begin
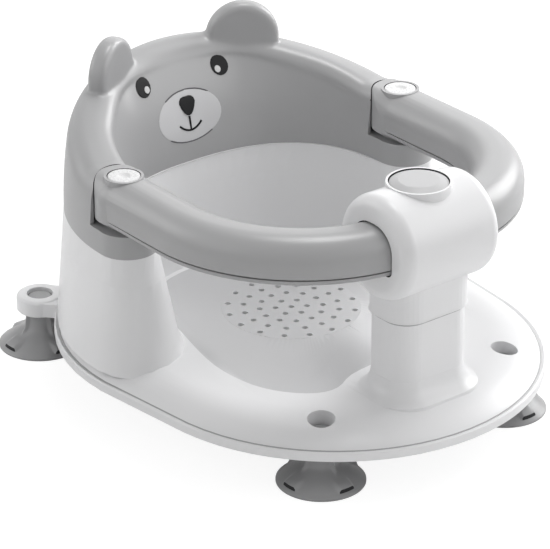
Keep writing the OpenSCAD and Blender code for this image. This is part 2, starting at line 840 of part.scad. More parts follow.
// Head: a barrel across the front of the arms, on a collar that slides over the post
function barrel(t) = let (r = head_r - t, l = head_l / 2 - t, q = head_round - t * 0.6) concat(
    [[0, -l]], arc([r - q, q - l], q, -90, 0, 8), arc([r - q, l - q], q, 0, 90, 8), [[0, l]]
);
module barrel_body(t) {
    translate([0, head_y, head_z])
        rotate([0, 90, 0])
            rotate_extrude()
                polygon(barrel(t));
}
module head_housing() {
    color("white")
        difference() {
            union() {
                difference() {
                    union() {
                        barrel_body(0);
                        post_body(post_w + 2 * collar_t, post_d + 2 * collar_t, post_corner + collar_t, collar_z, head_z - head_r + 12);
                        translate([0, button_y, head_z])
                            cylinder(r = button_d / 2 + button_gap + 1.6, h = button_z + 0.6 - head_z);
                    }
                    barrel_body(wall);
                    post_body(30, 18, 3, spigot_top - 1, head_z);
                }
                translate([0, button_y, well_z - wall])
                    intersection() {
                        cylinder(r = button_d / 2 + button_gap + 1.6, h = button_z - 2 - well_z);
                        translate([0, head_y - button_y, head_z - well_z + wall])
                            rotate([0, 90, 0])
                                translate([0, 0, -50])
                                    cylinder(r = head_r - 1, h = 100);
                    }
                translate([0, button_y, bar_top + lug_gap])
                    cylinder(r = stem_r + 3, h = well_z - bar_top - 1);
                head_screw_places()
                    translate([0, 0, spigot_top])
                        cylinder(r = 4, h = 12);
            }
            post_body(spigot_w + 2 * fit, spigot_d + 2 * fit, spigot_r + fit, collar_z - 1, spigot_top);
            translate([0, button_y, well_z])
                cylinder(r = button_d / 2 + button_gap, h = 40);
            translate([0, button_y, bar_top - 5])
                cylinder(r = stem_r + fit, h = 60);
            both() {
                difference() {
                    translate([recess_x, 0, 0])
                        rotate([90, 0, 90])
                            translate([head_y, arm_z, 0])
                                linear_extrude(height = 20)
                                    polygon(arm_profile(-arm_gap, -arm_gap));
                    translate([0, head_y - 60, arm_z - 30])
                        cube([recess_x, 120, 90]);
                }
                translate([recess_x - 10, head_y - tongue_w / 2 - 8.5, tongue_z - 1])
                    cube([20, tongue_w + 9.5, tongue_h + 2]);
            }
            head_screw_places()
                translate([0, 0, spigot_top - 1])
                    cylinder(r = screw_r, h = 10);
        }
}

// Catch: the button's stem carries a bar whose pegs rise into the arms' tongues
module release_button() {
    color("silver")
        translate([0, button_y, 0]) {
            rotate_extrude()
                polygon(concat(
                    [[0, well_z + button_travel + 0.5], [button_d / 2, well_z + button_travel + 0.5]],
                    arc([button_d / 2 - 0.8, button_z - 0.8], 0.8, 0, 75, 4),
                    [[crown_d / 2 + 0.8, button_z + crown_h - 0.15], [crown_d / 2, button_z + crown_h]],
                    [[0, button_z + crown_h]]
                ));
            translate([0, 0, bar_top - bar_h])
                cylinder(r = stem_r, h = well_z + button_travel + 1 - bar_top + bar_h);
        }
}
module catch_bar() {
    color("silver")
        difference() {
            union() {
                translate([-peg_x - 2.4, button_y - 5, bar_top - bar_h])
                    cube([2 * peg_x + 4.8, 8, bar_h]);
                translate([0, button_y, bar_top - bar_h])
                    cylinder(r = stem_r + 3, h = bar_h);
                both()
                    translate([peg_x, head_y, bar_top - bar_h])
                        cylinder(r = 2.4, h = tongue_z - 0.5 - bar_top + bar_h);
            }
            translate([0, button_y, 0])
                cylinder(r = stem_r + 0.05, h = 200);
        }
}
module button_spring() {
    turns = 4;
    n = 12 * turns;
    w = 0.8;
    r = 5.6;
    z0 = spigot_top + w;
    z1 = bar_top - bar_h - w;
    color("silver")
        loft([
            for (i = [0 : n])
                let (a = 30 * i, c = [r * cos(a), button_y + r * sin(a), mix(z0, z1, clamp01((i - 8) / (n - 16)))])
                [
                    for (k = [5 : -1 : 0])
                        c + w * [cos(60 * k) * cos(a), cos(60 * k) * sin(a), sin(60 * k)]
                ]
        ]);
}

// Suction cup: a flared skirt with raised pull tabs, a neck in the web of the base and a round head
module pull_tab() {
    r = cup_d / 2;
    translate([0, tab_w / 2, 0])
        rotate([90, 0, 0])
            linear_extrude(height = tab_w)
                polygon([
                    [r * 0.66, 5], [r * 0.84, 3], [r * 0.88, 4.4], [r * 0.93, 5], [r * 0.98, 5.6],
                    [r * 0.985, 7.2], [r * 0.88, 7.6], [r * 0.78, 7.6], [r * 0.66, 9]
                ]);
}
module neck_rib() {
    translate([0, 0.8, 0])
        rotate([90, 0, 0])
            linear_extrude(height = 1.6)
                polygon([[8, web_z - 2], [11.2, web_z - 2], [12.4, mix(12.6, web_z, 0.45)], [16, 12.6], [16, 9], [8, 9]]);
}
module suction_cup() {
    r = cup_d / 2;
    color("dimgray")
        union() {
            rotate_extrude()
                polygon(concat(
                    [
                        [0, 5.5], [r * 0.34, 5], [r * 0.66, 3], [r - 1.2, 0], [r, 0], [r, 1.1], [r * 0.9, 3.6],
                        [r * 0.72, 7.4], [r * 0.5, 11.6], [11.4, 14.6], [10.2, mix(14.6, web_z, 0.3)], [10, web_z - 1], [9.6, web_z],
                        [neck_r, web_z], [neck_r, web_z + web_t], [8.6, web_z + web_t]
                    ],
                    arc([6.6, cup_h - 2], 2, 0, 90, 4),
                    [[0, cup_h]]
                ));
            for (a = [0 : 90 : 270])
                rotate([0, 0, a]) {
                    pull_tab();
                    neck_rib();
                }
        }
}
module front_right_cup() {
    translate([front_cup_x, front_cup_y, 0])
        suction_cup();
}
module front_left_cup() {
    mirror([1, 0, 0])
        front_right_cup();
}
module rear_right_cup() {
    translate([rear_cup_x, rear_cup_y, 0])
        suction_cup();
}
module rear_left_cup() {
    mirror([1, 0, 0])
        rear_right_cup();
}

// Screws, seen from below: a pan head under a plate and a shank in the boss above it
module screw(len) {
    difference() {
        union() {
            translate([0, 0, -2])
                cylinder(r = 2.8, h = 2);
            translate([0, 0, -0.5])
                cylinder(r = screw_r, h = len + 0.5);
        }
        cross_slot(-6, 3);
    }
}
module backrest_screws() {
    color("silver")
        backrest_screw_places()
            translate([0, 0, split_z - wall])
                screw(14);
}
module head_screws() {
    color("silver")
        head_screw_places()
            translate([0, 0, spigot_top - wall])
                screw(10);
}

base_shell();
bear_backrest();
muzzle();
nose();
mouth();
left_eye();
right_eye();
left_eye_glint();
right_eye_glint();
left_arm();
right_arm();
left_arm_cover();
right_arm_cover();
left_hinge_pin();
right_hinge_pin();
left_hinge_screw();
right_hinge_screw();
left_hinge_cap();
right_hinge_cap();
head_housing();
release_button();
catch_bar();
button_spring();
front_left_cup();
front_right_cup();
rear_left_cup();
rear_right_cup();
backrest_screws();
head_screws();
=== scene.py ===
# %% [markdown]
# # A baby bath seat, dressed for its picture
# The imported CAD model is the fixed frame: a white base with a back wall and a front post, a grey
# backrest with two ears and an animal's face, two grey arms on hinges, a barrel-shaped head with
# a push button, and four suction cups. This lesson keeps that frame as it is. Most pieces are
# copies of its meshes with lips and chamfers added, the backrest and the cups are modelled again,
# and each piece gets a finish made of shader nodes.

# %% Load the frame
import json
import math
import bpy
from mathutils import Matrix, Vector

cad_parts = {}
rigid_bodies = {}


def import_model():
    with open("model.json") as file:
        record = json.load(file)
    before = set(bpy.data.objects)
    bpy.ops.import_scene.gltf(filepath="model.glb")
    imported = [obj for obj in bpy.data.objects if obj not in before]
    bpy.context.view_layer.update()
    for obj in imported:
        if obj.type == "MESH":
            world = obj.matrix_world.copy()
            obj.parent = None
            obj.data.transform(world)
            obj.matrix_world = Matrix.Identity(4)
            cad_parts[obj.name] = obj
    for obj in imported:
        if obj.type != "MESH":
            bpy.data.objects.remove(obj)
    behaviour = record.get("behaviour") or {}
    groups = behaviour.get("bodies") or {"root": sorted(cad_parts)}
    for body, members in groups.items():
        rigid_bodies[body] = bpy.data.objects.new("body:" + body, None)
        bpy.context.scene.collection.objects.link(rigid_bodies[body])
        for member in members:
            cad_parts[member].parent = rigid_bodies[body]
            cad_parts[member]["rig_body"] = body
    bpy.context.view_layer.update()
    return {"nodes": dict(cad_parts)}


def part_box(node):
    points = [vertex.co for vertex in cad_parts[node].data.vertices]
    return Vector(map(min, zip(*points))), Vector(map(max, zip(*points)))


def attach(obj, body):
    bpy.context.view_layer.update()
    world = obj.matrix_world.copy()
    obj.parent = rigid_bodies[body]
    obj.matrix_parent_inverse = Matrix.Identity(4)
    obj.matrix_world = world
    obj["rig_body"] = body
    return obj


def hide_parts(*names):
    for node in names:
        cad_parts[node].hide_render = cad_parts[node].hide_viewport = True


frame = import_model()
nodes = frame["nodes"]
print("CAD nodes:", len(nodes))

# %% [markdown]
# ## Small helpers
# Operators act on what is selected, so each step starts from an empty selection. Sizes are easier
# to read in millimetres, so `MM` turns them into metres where they are used.

# %% Selection helpers
MM = 0.001


def only(obj):
    """Selects one object and makes it the active one."""
    bpy.ops.object.select_all(action="DESELECT")
    obj.select_set(True)
    bpy.context.view_layer.objects.active = obj


def apply_all(obj):
    """Applies every modifier of an object, from the first to the last."""
    only(obj)
    for name in [m.name for m in obj.modifiers]:
        bpy.ops.object.modifier_apply(modifier=name)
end
■ THE TASK ■
Go through the material above and output exactly the lines from the one containing "base_shell();" through the one containing "obj.parent = None".

■ SOLUTION FOR THIS PROBLEM ■
base_shell();
bear_backrest();
muzzle();
nose();
mouth();
left_eye();
right_eye();
left_eye_glint();
right_eye_glint();
left_arm();
right_arm();
left_arm_cover();
right_arm_cover();
left_hinge_pin();
right_hinge_pin();
left_hinge_screw();
right_hinge_screw();
left_hinge_cap();
right_hinge_cap();
head_housing();
release_button();
catch_bar();
button_spring();
front_left_cup();
front_right_cup();
rear_left_cup();
rear_right_cup();
backrest_screws();
head_screws();
=== scene.py ===
# %% [markdown]
# # A baby bath seat, dressed for its picture
# The imported CAD model is the fixed frame: a white base with a back wall and a front post, a grey
# backrest with two ears and an animal's face, two grey arms on hinges, a barrel-shaped head with
# a push button, and four suction cups. This lesson keeps that frame as it is. Most pieces are
# copies of its meshes with lips and chamfers added, the backrest and the cups are modelled again,
# and each piece gets a finish made of shader nodes.

# %% Load the frame
import json
import math
import bpy
from mathutils import Matrix, Vector

cad_parts = {}
rigid_bodies = {}


def import_model():
    with open("model.json") as file:
        record = json.load(file)
    before = set(bpy.data.objects)
    bpy.ops.import_scene.gltf(filepath="model.glb")
    imported = [obj for obj in bpy.data.objects if obj not in before]
    bpy.context.view_layer.update()
    for obj in imported:
        if obj.type == "MESH":
            world = obj.matrix_world.copy()
            obj.parent = None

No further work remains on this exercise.